My definition of God is adapted, therefore, to my own experience. I define God as everything other than my ego. The great Swiss psychologist Carl Jung also happened to define God in this way. Here is his definition:

“To this day God is the name by which I designate all things which cross my willful path violently and recklessly, all things which upset my subjective views, plans and intentions and change the course of my life for better or worse.”

(Just so you know, Jung is a great hero of mine, and his views have allowed me to become more comfortable with my own.
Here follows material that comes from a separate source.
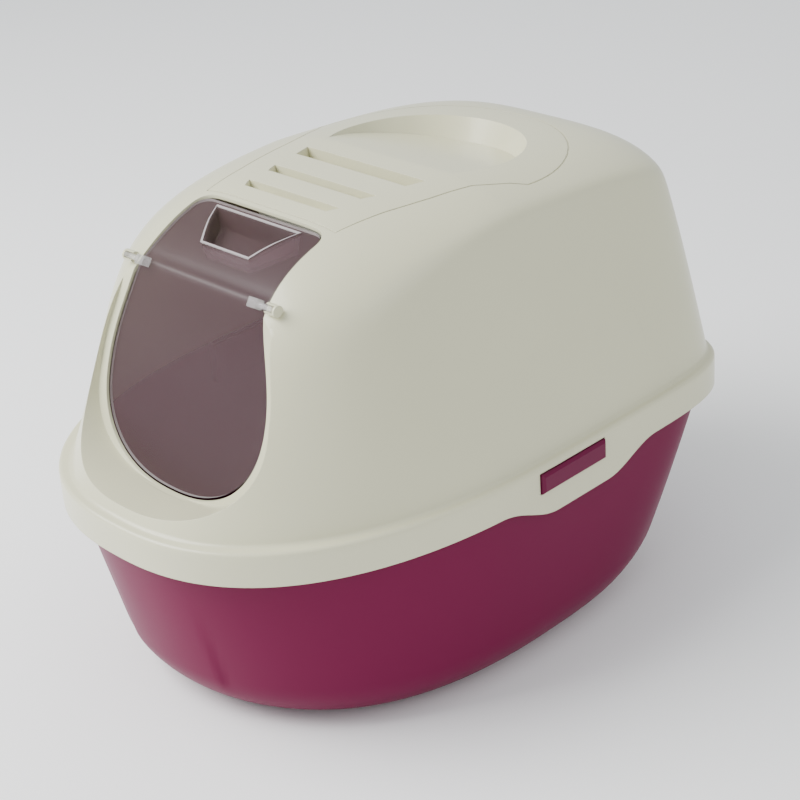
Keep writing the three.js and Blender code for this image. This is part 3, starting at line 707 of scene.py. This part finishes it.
def narrowed(outline, inset):
    """An outline moved inwards by the same amount all round."""
    places = [Vector(p) for p in outline]
    moved = []
    for before, here, after in zip([places[-1], *places], places, [*places[1:], places[0]]):
        along = (after - before).normalized()
        moved.append(tuple(here + Vector((-along.y, along.x)) * inset))
    return moved


def groove_cutter(groove, wall):
    rear, width, half, depth = groove

    def level(z, shorten, shift):
        front_half = half - GROOVE_TAPER - shorten + wall
        rear_half = half - shorten + wall
        front_y = rear - width + shift - wall
        return [(-front_half, front_y, z), (front_half, front_y, z), (rear_half, rear + wall, z),
                (-rear_half, rear + wall, z)]

    return stacked("groove", [level(HOOD_TOP - depth - wall, 3, width * 0.25), level(HOOD_TOP + 6, 0, 0)])


def skirt_trim():
    """Everything below the skirt's lower edge, which dips under each latch."""
    outline = [(-LENGTH, 0), (LENGTH, 0), (LENGTH, SKIRT_LOW_Z)]
    middle, level, run, drop = 46.0, 30.0, 62.0, 17.0
    for i in range(96, -1, -1):
        y = mix(middle - level - run, middle + level + run, i / 96)
        out = clamp((abs(y - middle) - level) / run, 0, 1)
        outline.append((y, SKIRT_LOW_Z - drop * (1 + math.cos(math.pi * out)) / 2))
    outline.append((-LENGTH, SKIRT_LOW_Z))
    return pushed_x("skirt_trim", outline, -WIDTH, WIDTH)


def tray_plan(z, inset=0.0):
    """The tray's plan at a height: from a rounder, shorter floor to the rim inside the skirt."""
    share = z / TRAY_TOP
    under = clamp(1 - z / TRAY_CORNER, 0, 1)
    off = TRAY_CORNER * (1 - math.sqrt(1 - under * under)) + inset
    reach = LENGTH / 2 - RIM_INSET - RIM_BEAD
    narrow = mix(1.2, 1, share)

    def panel(y):
        stretched = 28.7 + (y - 28.7) * narrow if y < 28.7 else y
        return skirt_reach(max(stretched, LEDGE_WIDTH - LENGTH / 2)) - RIM_INSET - RIM_BEAD - 5 * (1 - share) - off

    return (
        mix(190.6, 209.5, share) - off,
        mix(-224.3, -reach, share) + off,
        mix(219.4, reach, share) - off,
        25.4,
        (mix(2, 2.31, share), mix(2.61, 1.84, share)),
        (mix(3.33, 5.1, share), mix(1.92, 4.1, share)),
        0,
        panel,
    )


def tray_surface(wall):
    heights = [TRAY_CORNER * (1 - math.cos(math.pi / 2 * i / 16)) for i in range(17)]
    heights += [mix(TRAY_CORNER, TRAY_TOP - RIM_BEAD_HEIGHT, i / 12) for i in range(1, 13)]
    stops = [(z, wall) for z in heights]
    if wall:
        stops.append((TRAY_TOP + 5, wall))
    else:
        stops += [(TRAY_TOP - RIM_BEAD_HEIGHT + 0.3 + 1.2 * (1 - math.cos(a)), -RIM_BEAD * math.sin(a))
                  for a in (0.4, 0.8, 1.2, math.pi / 2)]
        stops += [(TRAY_TOP - 1 + math.sin(a), -RIM_BEAD + 1 - math.cos(a)) for a in (0, 0.5, 1.0, math.pi / 2)]

    def at(turn, rise):
        z, inset = stops[round(rise * (len(stops) - 1))]
        x, y = plan_point(tray_plan(z, inset), turn)
        lift = TRAY_FLOOR * clamp(1 - z / TRAY_CORNER, 0, 1) if wall else 0
        return x, y, z + lift

    return at, len(stops) - 1


# ---------- operators ----------
class LITTERBOX_OT_hood(bpy.types.Operator):
    """Mould the hood: a dished front, a slotted and recessed roof and a dipped skirt"""

    bl_idname = "litterbox.hood"
    bl_label = "Hood"

    def execute(self, context):
        props = context.scene.litterbox_hood
        wall = props.wall / MM
        outer_skin, outer_rings = hood_surface(0.0)
        inner_skin, inner_rings = hood_surface(wall)
        hood = wrapped("hood_shell", outer_skin, 240, outer_rings)
        inside = wrapped("hood_inside", inner_skin, 144, inner_rings)
        for body, thickness in ((hood, 0.0), (inside, wall)):
            combine(body, flare_cutter(thickness), "DIFFERENCE")
            combine(body, recess_cutter(thickness), "DIFFERENCE")
            for groove in GROOVES:
                combine(body, groove_cutter(groove, thickness), "DIFFERENCE")
        combine(hood, panel_line_cutter(), "DIFFERENCE")
        combine(hood, inside, "DIFFERENCE")
        combine(hood, skirt_trim(), "DIFFERENCE")
        combine(hood, opening_cutter(0.0), "DIFFERENCE")
        for rear, width, half, depth in GROOVES:
            vent = block("vent", (half, VENT_WIDTH, 4 * wall), (0, rear - width * 0.35, HOOD_TOP - depth))
            combine(hood, vent, "DIFFERENCE")
        saddle_y = PIN_Y - PIN_NORMAL.x * SADDLE_SUNK
        saddle_z = PIN_Z - PIN_NORMAL.y * SADDLE_SUNK
        for side in (-1, 1):
            start = DOOR_WAIST + 6 if side > 0 else -PIN_TIP - 3
            saddle = rod_x("saddle", SADDLE_RADIUS, start, start + PIN_TIP + 3 - DOOR_WAIST - 6, saddle_y, saddle_z)
            combine(hood, saddle, "UNION")
            window = block("window", (40, LATCH_LENGTH + 2 * LATCH_GAP, LATCH_HEIGHT + 2 * LATCH_GAP),
                           (side * WIDTH / 2, LATCH_Y, LATCH_Z))
            combine(hood, window, "DIFFERENCE")
        combine(hood, rod_x("bore", PIN_BORE, -PIN_TIP - 1, PIN_TIP + 1, PIN_Y, PIN_Z), "DIFFERENCE")
        smooth(hood)
        finish_piece(hood, "hood", "hood", moulded("hood_cream", props.colour, 0.30, 0.25, coat=0.2))
        return {"FINISHED"}


class LITTERBOX_OT_tray(bpy.types.Operator):
    """Mould the tray: rounded under its floor, flaring to a beaded rim"""

    bl_idname = "litterbox.tray"
    bl_label = "Tray"

    def execute(self, context):
        props = context.scene.litterbox_tray
        outer_skin, outer_rings = tray_surface(0.0)
        inner_skin, inner_rings = tray_surface(TRAY_WALL)
        tray = wrapped("tray_shell", outer_skin, 240, outer_rings)
        full = tray.copy()
        full.data = tray.data.copy()
        context.scene.collection.objects.link(full)
        combine(tray, wrapped("tray_inside", inner_skin, 200, inner_rings), "DIFFERENCE")
        for side in (-1, 1):
            for thickness, operation in ((TRAY_WALL, "UNION"), (0.0, "DIFFERENCE")):
                low = SKIRT_BOTTOM + 7 - thickness
                size = (2 * (12 + thickness), LATCH_LENGTH + 14 + 2 * thickness, 2 * (TRAY_TOP - low))
                pocket = block("pocket", size, (side * (skirt_reach(LATCH_Y) - 2.6), LATCH_Y, TRAY_TOP))
                if thickness:
                    spare = full.copy()
                    spare.data = full.data.copy()
                    context.scene.collection.objects.link(spare)
                    combine(pocket, spare, "INTERSECT")
                combine(tray, pocket, operation)
        bpy.data.objects.remove(full)
        smooth(tray)
        finish_piece(tray, "base_tray", "tray", moulded("tray_magenta", props.colour, 0.42, 0.3, shine=0.12))
        return {"FINISHED"}


class LITTERBOX_OT_door(bpy.types.Operator):
    """Finish the swing door and its two pins in see-through plastic"""

    bl_idname = "litterbox.door"
    bl_label = "Door"

    def execute(self, context):
        props = context.scene.litterbox_door
        smoky = see_through("door_smoke", props.tint, props.haze, 0.26)
        # Painted highlight: a paler, less clear material for the door's cut edges and pocket bead, standing for the
        # light they catch.
        edge = see_through("door_edge_highlight", props.edge, 0.75, 0.2)
        door = door_shell()
        combine(door, finger_pocket(POCKET_WALL), "DIFFERENCE")
        combine(door, opening_cutter(-DOOR_GAP), "INTERSECT")
        combine(door, door_bead(), "UNION")
        door.data.materials.clear()
        door.data.materials.append(smoky)
        door.data.materials.append(edge)
        # Faces across the sheet's cut edges and on the pocket's bead get the painted-highlight material.
        for face in door.data.polygons:
            cut = min(abs(face.normal.y), abs(face.normal.z)) < 0.02
            face.material_index = 1 if cut or on_bead(face.center / MM) else 0
        door.name = "door_sheet"
        smooth(door)
        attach(door, "door")
        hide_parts("door_flap")
        milky = see_through("pin_milk", (0.62, 0.60, 0.59), 0.3, 0.12)
        finish_node("hinge_pin_right", milky)
        finish_node("hinge_pin_left", milky)
        return {"FINISHED"}


class LITTERBOX_OT_small_parts(bpy.types.Operator):
    """Finish the latches and the filter"""

    bl_idname = "litterbox.small_parts"
    bl_label = "Latches and filter"

    def execute(self, context):
        magenta = moulded("latch_magenta", context.scene.litterbox_tray.latch_colour, 0.3, 0.2, 0.0006, 0.0, 0.15)
        finish_node("latch_right", magenta)
        finish_node("latch_left", magenta)
        finish_node("filter_cassette", moulded("cassette_cream", (0.6, 0.59, 0.5), 0.45, 0.3, 0.0005))
        finish_node("filter_pad", fibre_mat("charcoal_mat"))
        return {"FINISHED"}


def finish_node(name, material):
    """Give a node's object a better finish."""
    node = frame["nodes"][name]
    node.data.materials.clear()
    node.data.materials.append(material)


class LITTERBOX_OT_stage(bpy.types.Operator):
    """Set a pale floor, soft lights and the camera"""

    bl_idname = "litterbox.stage"
    bl_label = "Stage"

    def execute(self, context):
        props = context.scene.litterbox_stage
        scene = context.scene
        bm = bmesh.new()
        bmesh.ops.create_grid(bm, x_segments=1, y_segments=1, size=6.0)
        floor = solid_of("floor", bm)
        if floor.data.polygons[0].normal.z < 0:
            floor.data.flip_normals()
        board = Board("floor_white")
        board.set(Base_Color=board.blend(board.noise(2.0), (0.95, 0.95, 0.95), (0.97, 0.97, 0.97)))
        board.set(Roughness=0.9)
        floor.data.materials.append(board.material)
        world = bpy.data.worlds.new("studio")
        world.use_nodes = True
        backdrop = world.node_tree.nodes["Background"]
        backdrop.inputs["Color"].default_value = (0.94, 0.975, 1.0, 1)
        backdrop.inputs["Strength"].default_value = 0.95
        scene.world = world
        centre = Vector((0, 0, 0.2))
        back = direction(props.azimuth, props.elevation)
        camera = bpy.data.objects.new("camera", bpy.data.cameras.new("camera"))
        right = Vector((math.cos(props.azimuth), math.sin(props.azimuth), 0))
        up = back.cross(right)
        turned_right = right * math.cos(props.roll) + up * math.sin(props.roll)
        turned_up = up * math.cos(props.roll) - right * math.sin(props.roll)
        camera.matrix_world = Matrix.Translation(centre + back * props.distance) @ Matrix(
            (turned_right, turned_up, back)
        ).transposed().to_4x4()
        camera.data.lens = 85.59
        camera.data.shift_x = 0.0448
        camera.data.shift_y = -0.0211
        scene.collection.objects.link(camera)
        scene.camera = camera
        soft_light("key", props.key_power, 1.6, direction(math.radians(-38), math.radians(44)) * 2.2 + centre, centre)
        soft_light("side", props.key_power * 0.06, 1.4, direction(math.radians(100), math.radians(35)) * 2.2 + centre, centre)
        return {"FINISHED"}


def direction(azimuth, elevation):
    """From the box towards a viewer at these angles."""
    flat = math.cos(elevation)
    return Vector((math.sin(azimuth) * flat, -math.cos(azimuth) * flat, math.sin(elevation)))


def soft_light(name, power, size, place, target):
    lamp = bpy.data.lights.new(name, "AREA")
    lamp.energy = power
    lamp.size = size
    made = bpy.data.objects.new(name, lamp)
    made.matrix_world = Matrix.Translation(place) @ (place - target).to_track_quat("Z", "Y").to_matrix().to_4x4()
    bpy.context.scene.collection.objects.link(made)


class LITTERBOX_PT_panel(bpy.types.Panel):
    """Lists the pieces and their settings"""

    bl_label = "Litter Box"
    bl_idname = "LITTERBOX_PT_panel"
    bl_space_type = "VIEW_3D"
    bl_region_type = "UI"
    bl_category = "Litter Box"

    def draw(self, context):
        layout = self.layout
        for attribute in GROUPS:
            group = getattr(context.scene, attribute)
            for name in group.__annotations__:
                layout.prop(group, name)
        for operator in OPERATORS:
            layout.operator(operator.bl_idname)


GROUPS = {
    "litterbox_hood": HoodProps,
    "litterbox_tray": TrayProps,
    "litterbox_door": DoorProps,
    "litterbox_stage": StageProps,
}
OPERATORS = (
    LITTERBOX_OT_stage,
    LITTERBOX_OT_hood,
    LITTERBOX_OT_tray,
    LITTERBOX_OT_door,
    LITTERBOX_OT_small_parts,
)
CLASSES = (*GROUPS.values(), *OPERATORS, LITTERBOX_PT_panel)


def register():
    for item in CLASSES:
        bpy.utils.register_class(item)
    for attribute, group in GROUPS.items():
        setattr(bpy.types.Scene, attribute, bpy.props.PointerProperty(type=group))


def unregister():
    for attribute in GROUPS:
        delattr(bpy.types.Scene, attribute)
    for item in reversed(CLASSES):
        bpy.utils.unregister_class(item)


def main():
    register()
    for operator in OPERATORS:
        area, name = operator.bl_idname.split(".")
        getattr(getattr(bpy.ops, area), name)()


if __name__ == "__main__":
    main()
More on his view of God: https://thesethingsinside.wordpress.com/2013/01/07/carl-jung-says-god-is-reality-itself/)

So I would encourage people who are looking for a definition of God which does not require what the Christians used to call a “sacrificium intellectum” – a sacrifice of the intellect – to try this one. Believers in a good, all-powerful, all-knowing God will tend to perform various mental tricks to continue to allow the possibility of such a God in spite of the evidence against it. I can’t say for sure that their arguments are wrong. But one argument against them is that given such convoluted and unintuitive arguments – which often contain logical fallacies such as “appeal to authority” and “begging the question” – the very need for such arguments runs against Ockam’s Razor, which suggests that in the general case, the simplest explanation for a phenomenon is the correct one. The simplest explanation for cruelty in the world is that God is not Good – or at least not entirely so.

For someone like me, whose own ego is not very effective, I still need to rely on something outside myself in order to succeed, and in order to encapsulate the totality of all things outside my ego, I conceive of it as one thing, and call it by its traditional name, “God.”

I accept that God’s will may not be my own, and that I may fail in life and in my goals. But just the same I am learning to rely on God more and more, because I continue to think less and less of my own ability.